A cursory check of the corporate records or any of the annual publications of the “who’s who” of Barbadian business would indicate that the commercial ruling class is somewhat “inbred”.

Section 23 of the Act provides that “Where a director serves on a board of directors of two or more companies that are significant competitors and the director’s conduct has the effect of welding together the policies of those companies in such a way as to significantly reduce competition between them or to eliminate such competition the Commission shall direct that the director serve on not more than one board of the relevant companies.” This is Barbados where “gentleman’s agreements” abound.

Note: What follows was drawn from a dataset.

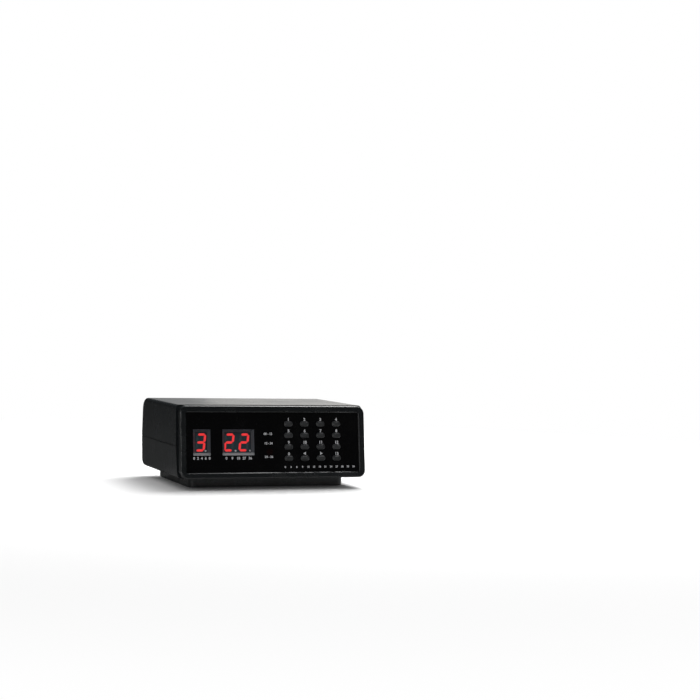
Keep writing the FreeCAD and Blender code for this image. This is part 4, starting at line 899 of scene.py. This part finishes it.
def makeSky():   # white to the camera; for reflections only the part behind is bright
    world = bpy.data.worlds.new("studio")
    bpy.context.scene.world = world
    world.use_nodes = True
    sky = Graph(world.node_tree)
    direction = Wire(sky, sky.node("ShaderNodeTexCoord").outputs["Generated"])
    toward = sky.node("ShaderNodeVectorMath", {"operation": "DOT_PRODUCT"},
                      {0: direction, 1: skyLook["toward"]})
    behind = Wire(sky, toward.outputs["Value"]).between(*skyLook["range"])
    camera = sky.rays("Is Camera Ray")
    mirror = (sky.rays("Is Glossy Ray") + sky.rays("Is Transmission Ray")).clamped()
    upward = sky.node("ShaderNodeSeparateXYZ", {}, {0: direction}).outputs[2]
    height = Wire(sky, upward).between(*skyLook["heights"])
    soft = skyLook["level"] + (skyLook["overhead"] - skyLook["level"]) * height
    seen = mirror * (skyLook["dark"] + skyLook["bright"] * behind) + (1 - mirror) * soft
    strength = camera + (1 - camera) * seen
    background = sky.node("ShaderNodeBackground", {}, {"Color": (1, 1, 1, 1), "Strength": strength})
    output = sky.node("ShaderNodeOutputWorld")
    sky.tree.links.new(background.outputs[0], output.inputs[0])


makeFloor()
for name in lamps:
    addLamp(name)
makeSky()

# the camera, fitted to the photograph: degrees, millimetres, and pixels of a 700-pixel picture
view = {"focal": 1585.3, "yaw": 21.56, "pitch": 1.079, "roll": 1.492, "shiftAcross": -73.87,
        "shiftUp": -100.81, "distance": 1204.96, "aim": (0.0, -62.0, 30.0), "photo": 700,
        "sensor": 36}


def placeCamera():
    yaw, pitch, roll = (math.radians(view[key]) for key in ("yaw", "pitch", "roll"))
    ahead = Vector((math.sin(yaw) * math.cos(pitch), math.cos(yaw) * math.cos(pitch),
                    -math.sin(pitch)))
    level = Vector((math.cos(yaw), -math.sin(yaw), 0))
    upward = level.cross(ahead)
    across = math.cos(roll) * level + math.sin(roll) * upward
    up = -math.sin(roll) * level + math.cos(roll) * upward
    offset = ahead + across * (view["shiftAcross"] / view["focal"])
    offset = offset + up * (view["shiftUp"] / view["focal"])
    deselect()
    bpy.ops.object.camera_add()
    made = bpy.context.object
    made.name = "photoCamera"
    made.data.sensor_width = view["sensor"]
    made.data.lens = view["focal"] / view["photo"] * view["sensor"]
    made.matrix_world = Matrix((across, up, -ahead)).transposed().to_4x4()
    made.location = (Vector(view["aim"]) - offset * view["distance"]) * mm
    bpy.context.scene.camera = made


placeCamera()
bpy.context.scene.view_settings.view_transform = "Standard"
print("stage set")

Penalties for offences under the act are generally $150,000 for an individual and the greater of $500,000 or 10 per cent of the preceding year’s turnover in the case of a company. The Competition Act 1998 and the Enterprise Act 2002 of the UK allows for fines of up to 10 per cent of group global turnover (quite a hefty sanction), actions for damages from customers and competitors who can show they have been harmed by the anti-competitive behaviour and disqualification of or criminal sanctions against individuals serving as directors.

Having mentioned the word cartel at the beginning of the article for effect it is only fair that one expands on the subject. Cartel behaviour between competitors is the most serious form of anti-competitive behaviour in the UK and carries the highest penalties.

Cartels engage in price-fixing, market sharing, bid rigging or limiting the supply or production of goods or services. Individuals prosecuted for a cartel may be liable to imprisonment of up to five years and/or the imposition of unlimited fines in the UK.

As with all other infringements in the commercial sphere the Fair Trading Commission has wide powers to investigate, require rectification and to penalise. In these times of economic crises, the public should bring matters to the Commission’s attention and demand justice since this will redound to the benefit of our individual pockets.